Path Planning Using Fuzzy Logic Control of a 2-DOF Robotic Arm

Abstract

In this paper we propose an algorithm for trajectory tracking of a 2-Degrees of Freedom (2-DOF) robotic arm, using fuzzy logic controllers for each joint. The idea came from the enormous benefits of the potential use of intelligent robots and robotic elements in the medical field, as this type of robotic arms can be used in heart surgeries and other procedures. The proposed fuzzy logic controller scheme uses three linguistic variables as inputs (position, velocity and acceleration). This differs from the commonly used robotic arm path tracking control techniques that usually use position and velocity as inputs. Firstly, a detailed specification and modeling of the 2-DOF robot arm is provided. For the control of each joint, we build a separate fuzzy logic controller. The inputs for the both fuzzy logic controllers are the same, but they differ in the proposed rule bases and the appropriate membership functions.
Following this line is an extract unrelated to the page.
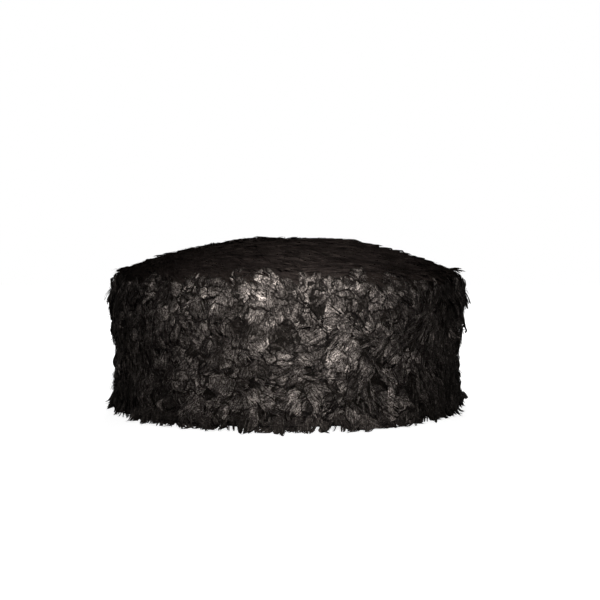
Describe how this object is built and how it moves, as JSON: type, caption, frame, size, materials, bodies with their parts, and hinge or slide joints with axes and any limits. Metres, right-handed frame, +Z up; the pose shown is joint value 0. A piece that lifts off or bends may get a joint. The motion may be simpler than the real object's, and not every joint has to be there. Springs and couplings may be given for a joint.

The performance of the proposed control scheme is assessed by calculating the trajectory tracking error, using Root Mean Square Error, for three different types of input signals (sinusoidal, square waveform and free waveform). Because of the potential use of this type of control in robotic heart surgery manipulators, the analysis of the tracking performance of the periodic sinusoidal signal is especially emphasized. According to the obtained simulation results, it can be concluded that the algorithm shows an adequate performance in all testing scenarios. A complete simulation environment is developed through the MATLAB/Simulink software.